Nearly 17 years on, Hong Kong's media freedom is at a low point. A public opinion survey by the University of Hong Kong in 2013 found that more than half of the public believes the local press practices self-censorship. The United Nations has signaled concern, urging the Hong Kong government in a March 2013 meeting of the U.N. Human Rights Committee to "take vigorous measures to repeal any unreasonable direct or indirect restrictions on freedom of expression, in particular for the media and academia, to take effective steps including investigation of attacks on journalists, and to implement the right of access to information by public bodies."

According to a survey of journalists by the Hong Kong Journalists Association (HKJA) in 2012, the most pervasive problems facing Hong Kong media are self-censorship and a rising number of physical attacks and threats against journalists.
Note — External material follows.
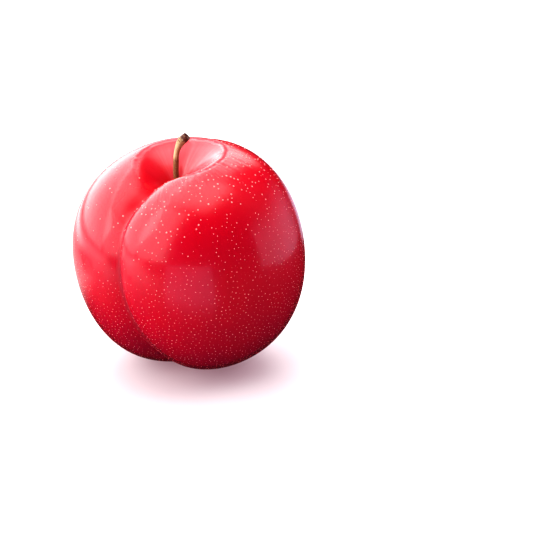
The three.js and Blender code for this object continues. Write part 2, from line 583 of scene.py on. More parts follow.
@dataclass(frozen=True)
class StalkFinish:
    """Dry stalk: brown below, cream and tan at its bend, speckled and dark at its broken end. The bark
    that faces left, towards the key light, is painted lighter: painted light.

    Ranges along the stalk run from 0 at its root to 1 at its broken end.
    """

    cream: Colour = (0.60, 0.48, 0.28)
    tan: Colour = (0.42, 0.25, 0.10)
    brown: Colour = (0.23, 0.115, 0.045)
    umber: Colour = (0.105, 0.046, 0.019)
    maroon: Colour = (0.070, 0.010, 0.008)
    roughness: float = 0.72
    foot: Range = (0.20, 0.08)
    bend: Range = (0.60, 0.70)
    speckled: Range = (0.83, 0.90)
    broken: Range = (0.91, 0.95)
    dark_blotch: Range = (-0.05, -0.16)
    bark_height: float = 0.15

    def build(self) -> bpy.types.Material:
        """Make the material.

        Returns:
            The material of the stalk.
        """
        g = Paint("plum_stalk")
        fibre = g.noise(g.attribute("round_about", "Vector"), 1.0, 3.0, 0.6)
        blotch = g.noise(g.place(), 2.4, 3.0, 0.65)
        sockets = {
            "Base Color": self._colour(g, fibre, blotch),
            "Roughness": self.roughness + 0.2 * blotch,
            "Normal": self._bark(g, fibre, blotch),
        }
        return g.surface(sockets)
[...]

Of the survey's 663 respondents, nearly 40 percent said they or their supervisors had recently played down information unfavorable to China's central government, advertisers, media owners, or the local government. The HKJA has been tracking censorship trends in Hong Kong since 1968.

[ . . . ]

In Taiwan, journalists say they experience pressure from China in ways both similar and different than their Hong Kong colleagues. Most reporters CPJ interviewed in Taiwan also requested anonymity because of concerns over job security.

As in Hong Kong, most Taiwanese media are backed by individuals who own an array of businesses. News outlets in Taiwan have long been divided along clear political lines. Some are in open support of the Kuomintang (KMT), which favors greater integration with China. Others back the Democratic Progressive Party (DPP), which is staunchly pro-independence.

Journalists say that media owners on both sides are undermining the country's freewheeling press in order to protect their expanding business interests on the mainland. Broadcast outlets in particular have come under fire recently as pro-China tycoons have sought to monopolize the airwaves. But unlike in Hong Kong, broadcast media are no longer subject to licensing and programming reviews by the government.

"Like in Hong Kong, the tycoon bosses of Taiwan media are increasingly pushing their media companies to flatter Beijing because they do business with China," said Chen Hsiao-yi, chairwoman of the Association of Taiwan Journalists and a reporter at the Chinese language Liberty Times for 16 years. "Taiwan media are also becoming more and more reliant on Chinese advertising. They are self-censoring for mostly financial and not political reasons," she told CPJ.